>> Start Information shown

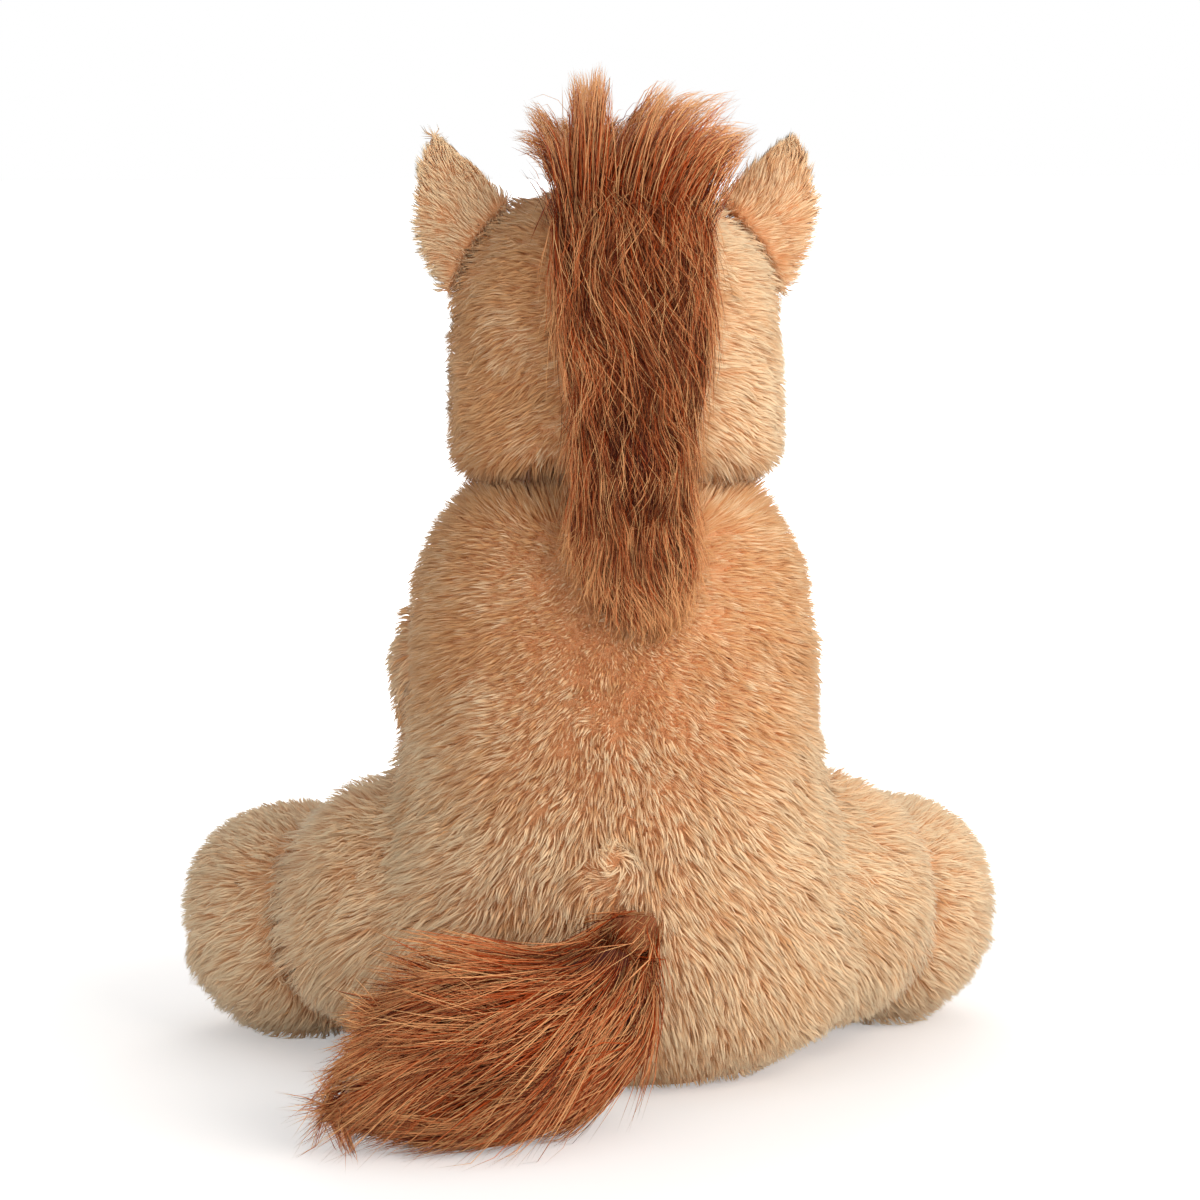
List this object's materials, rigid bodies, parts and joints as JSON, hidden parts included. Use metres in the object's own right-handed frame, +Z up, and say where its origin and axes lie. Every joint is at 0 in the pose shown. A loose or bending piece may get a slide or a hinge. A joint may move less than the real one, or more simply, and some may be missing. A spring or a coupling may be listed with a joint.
{
  "type": "plush horse",
  "caption": "Sitting plush horse with a stuffed body, nodding head, bending ears, swinging forelegs, turning hind feet, long hair mane and a lifting hair tail.",
  "frame": {"origin": "middle of the flat under the seat, on the surface that the toy sits on", "axes": "+Z up, the face looks along -Y, the toy's own left side is +X"},
  "size_m": [0.2496, 0.2192, 0.2886],
  "materials": {
    "plush": "matte",
    "pale_plush": "matte",
    "hair": "satin",
    "suede": "matte",
    "thread": "matte",
    "cloth": "matte",
    "eye_plastic": "gloss",
    "washer_plastic": "satin"
  },
  "bodies": {
    "body": {"torso": "plush", "seat_pellet_pouch": "cloth", "closing_stitches": "thread", "left_haunch": "plush", "right_haunch": "plush", "back_mane": "hair"},
    "head": {"head": "plush", "muzzle": "pale_plush", "left_nostril": "thread", "right_nostril": "thread", "mouth_stitch": "thread", "left_eye": "eye_plastic", "right_eye": "eye_plastic", "left_eye_washer": "washer_plastic", "right_eye_washer": "washer_plastic", "forelock": "hair", "head_mane": "hair"},
    "left_ear": {"left_ear": "plush", "left_ear_lining": "pale_plush"},
    "right_ear": {"right_ear": "plush", "right_ear_lining": "pale_plush"},
    "left_foreleg": {"left_foreleg": "plush", "left_fore_sole": "suede"},
    "right_foreleg": {"right_foreleg": "plush", "right_fore_sole": "suede"},
    "left_hind_foot": {"left_hind_foot": "plush", "left_hind_sole": "suede"},
    "right_hind_foot": {"right_hind_foot": "plush", "right_hind_sole": "suede"},
    "tail": {"tail_root": "hair", "tail": "hair"}
  },
  "joints": [
    {"name": "head_nod", "type": "hinge", "parent": "body", "child": "head", "pos_m": [0, -0.014, 0.171], "axis": [1, 0, 0], "range_deg": [-8, 8], "stiffness_Nm_per_rad": 1.5},
    {"name": "left_ear_bend", "type": "hinge", "parent": "head", "child": "left_ear", "pos_m": [0.0375, -0.018, 0.236], "axis": [0.7071, 0, -0.7071], "range_deg": [-20, 20], "stiffness_Nm_per_rad": 0.01},
    {"name": "right_ear_bend", "type": "hinge", "parent": "head", "child": "right_ear", "pos_m": [-0.0425, -0.018, 0.236], "axis": [-0.7071, 0, -0.7071], "range_deg": [-20, 20], "stiffness_Nm_per_rad": 0.01},
    {"name": "left_foreleg_swing", "type": "hinge", "parent": "body", "child": "left_foreleg", "pos_m": [0.041, -0.025, 0.116], "axis": [-1, 0, 0], "range_deg": [0, 55]},
    {"name": "right_foreleg_swing", "type": "hinge", "parent": "body", "child": "right_foreleg", "pos_m": [-0.041, -0.025, 0.116], "axis": [-1, 0, 0], "range_deg": [0, 55]},
    {"name": "left_hind_foot_turn", "type": "hinge", "parent": "body", "child": "left_hind_foot", "pos_m": [0.078, -0.022, 0.035], "axis": [0, 0, 1], "range_deg": [-4, 15]},
    {"name": "right_hind_foot_turn", "type": "hinge", "parent": "body", "child": "right_hind_foot", "pos_m": [-0.078, -0.022, 0.035], "axis": [0, 0, -1], "range_deg": [-4, 15]},
    {"name": "tail_lift", "type": "hinge", "parent": "body", "child": "tail", "pos_m": [0, 0.05237, 0.055], "axis": [1, 0, 0], "range_deg": [0, 70]}
  ]
}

>> End Information shown

## [Aim]
Once more, set down the full listing, verbatim.

## [Expected answer]
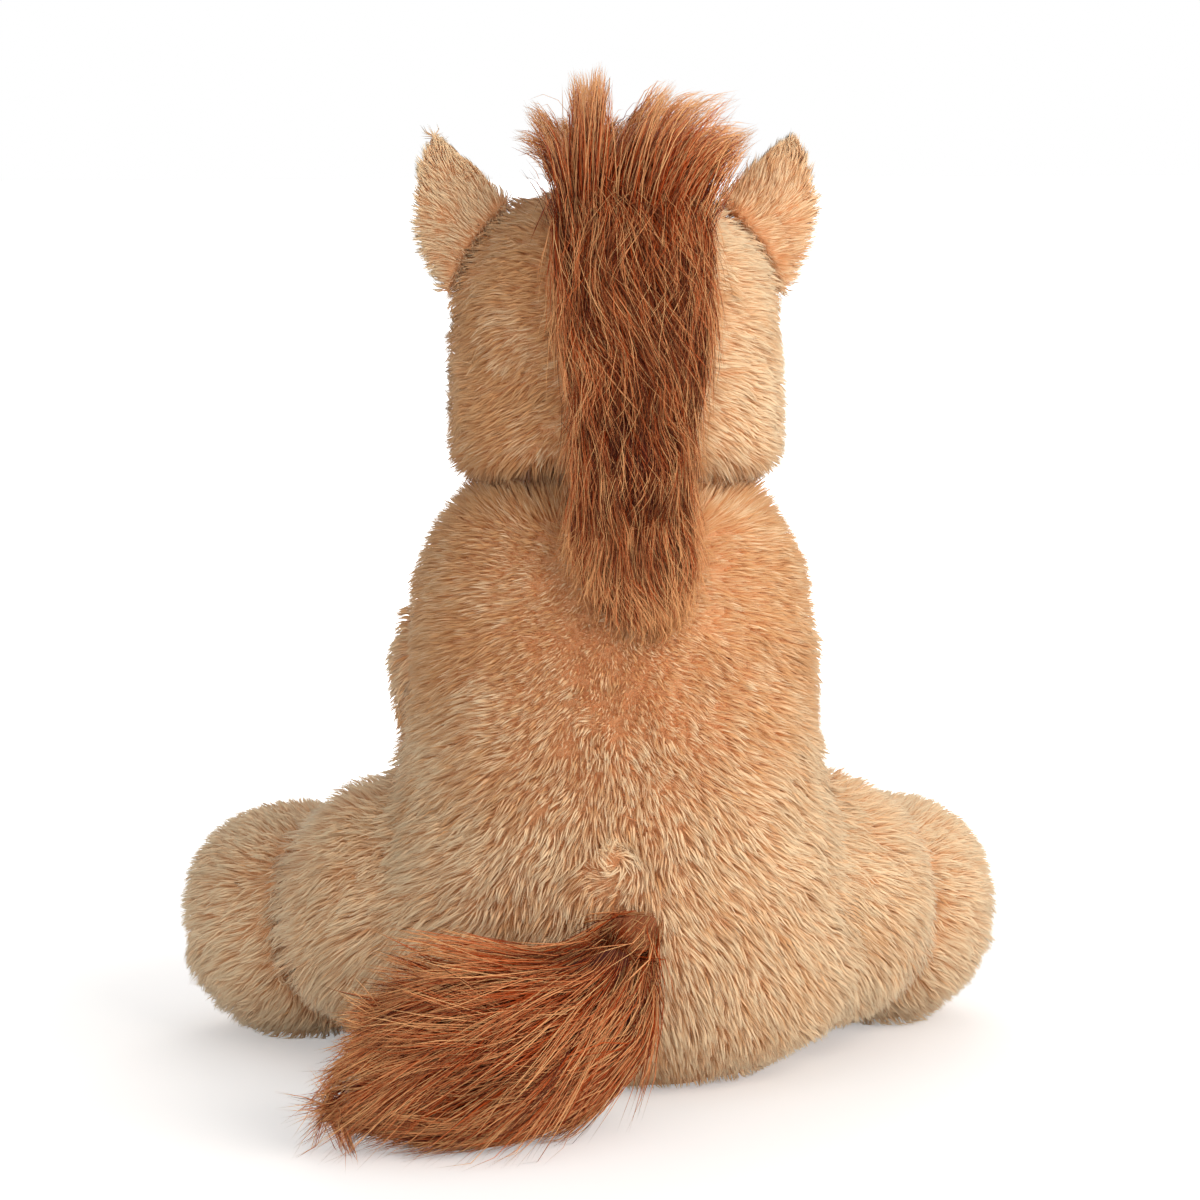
List this object's materials, rigid bodies, parts and joints as JSON, hidden parts included. Use metres in the object's own right-handed frame, +Z up, and say where its origin and axes lie. Every joint is at 0 in the pose shown. A loose or bending piece may get a slide or a hinge. A joint may move less than the real one, or more simply, and some may be missing. A spring or a coupling may be listed with a joint.
{
  "type": "plush horse",
  "caption": "Sitting plush horse with a stuffed body, nodding head, bending ears, swinging forelegs, turning hind feet, long hair mane and a lifting hair tail.",
  "frame": {"origin": "middle of the flat under the seat, on the surface that the toy sits on", "axes": "+Z up, the face looks along -Y, the toy's own left side is +X"},
  "size_m": [0.2496, 0.2192, 0.2886],
  "materials": {
    "plush": "matte",
    "pale_plush": "matte",
    "hair": "satin",
    "suede": "matte",
    "thread": "matte",
    "cloth": "matte",
    "eye_plastic": "gloss",
    "washer_plastic": "satin"
  },
  "bodies": {
    "body": {"torso": "plush", "seat_pellet_pouch": "cloth", "closing_stitches": "thread", "left_haunch": "plush", "right_haunch": "plush", "back_mane": "hair"},
    "head": {"head": "plush", "muzzle": "pale_plush", "left_nostril": "thread", "right_nostril": "thread", "mouth_stitch": "thread", "left_eye": "eye_plastic", "right_eye": "eye_plastic", "left_eye_washer": "washer_plastic", "right_eye_washer": "washer_plastic", "forelock": "hair", "head_mane": "hair"},
    "left_ear": {"left_ear": "plush", "left_ear_lining": "pale_plush"},
    "right_ear": {"right_ear": "plush", "right_ear_lining": "pale_plush"},
    "left_foreleg": {"left_foreleg": "plush", "left_fore_sole": "suede"},
    "right_foreleg": {"right_foreleg": "plush", "right_fore_sole": "suede"},
    "left_hind_foot": {"left_hind_foot": "plush", "left_hind_sole": "suede"},
    "right_hind_foot": {"right_hind_foot": "plush", "right_hind_sole": "suede"},
    "tail": {"tail_root": "hair", "tail": "hair"}
  },
  "joints": [
    {"name": "head_nod", "type": "hinge", "parent": "body", "child": "head", "pos_m": [0, -0.014, 0.171], "axis": [1, 0, 0], "range_deg": [-8, 8], "stiffness_Nm_per_rad": 1.5},
    {"name": "left_ear_bend", "type": "hinge", "parent": "head", "child": "left_ear", "pos_m": [0.0375, -0.018, 0.236], "axis": [0.7071, 0, -0.7071], "range_deg": [-20, 20], "stiffness_Nm_per_rad": 0.01},
    {"name": "right_ear_bend", "type": "hinge", "parent": "head", "child": "right_ear", "pos_m": [-0.0425, -0.018, 0.236], "axis": [-0.7071, 0, -0.7071], "range_deg": [-20, 20], "stiffness_Nm_per_rad": 0.01},
    {"name": "left_foreleg_swing", "type": "hinge", "parent": "body", "child": "left_foreleg", "pos_m": [0.041, -0.025, 0.116], "axis": [-1, 0, 0], "range_deg": [0, 55]},
    {"name": "right_foreleg_swing", "type": "hinge", "parent": "body", "child": "right_foreleg", "pos_m": [-0.041, -0.025, 0.116], "axis": [-1, 0, 0], "range_deg": [0, 55]},
    {"name": "left_hind_foot_turn", "type": "hinge", "parent": "body", "child": "left_hind_foot", "pos_m": [0.078, -0.022, 0.035], "axis": [0, 0, 1], "range_deg": [-4, 15]},
    {"name": "right_hind_foot_turn", "type": "hinge", "parent": "body", "child": "right_hind_foot", "pos_m": [-0.078, -0.022, 0.035], "axis": [0, 0, -1], "range_deg": [-4, 15]},
    {"name": "tail_lift", "type": "hinge", "parent": "body", "child": "tail", "pos_m": [0, 0.05237, 0.055], "axis": [1, 0, 0], "range_deg": [0, 70]}
  ]
}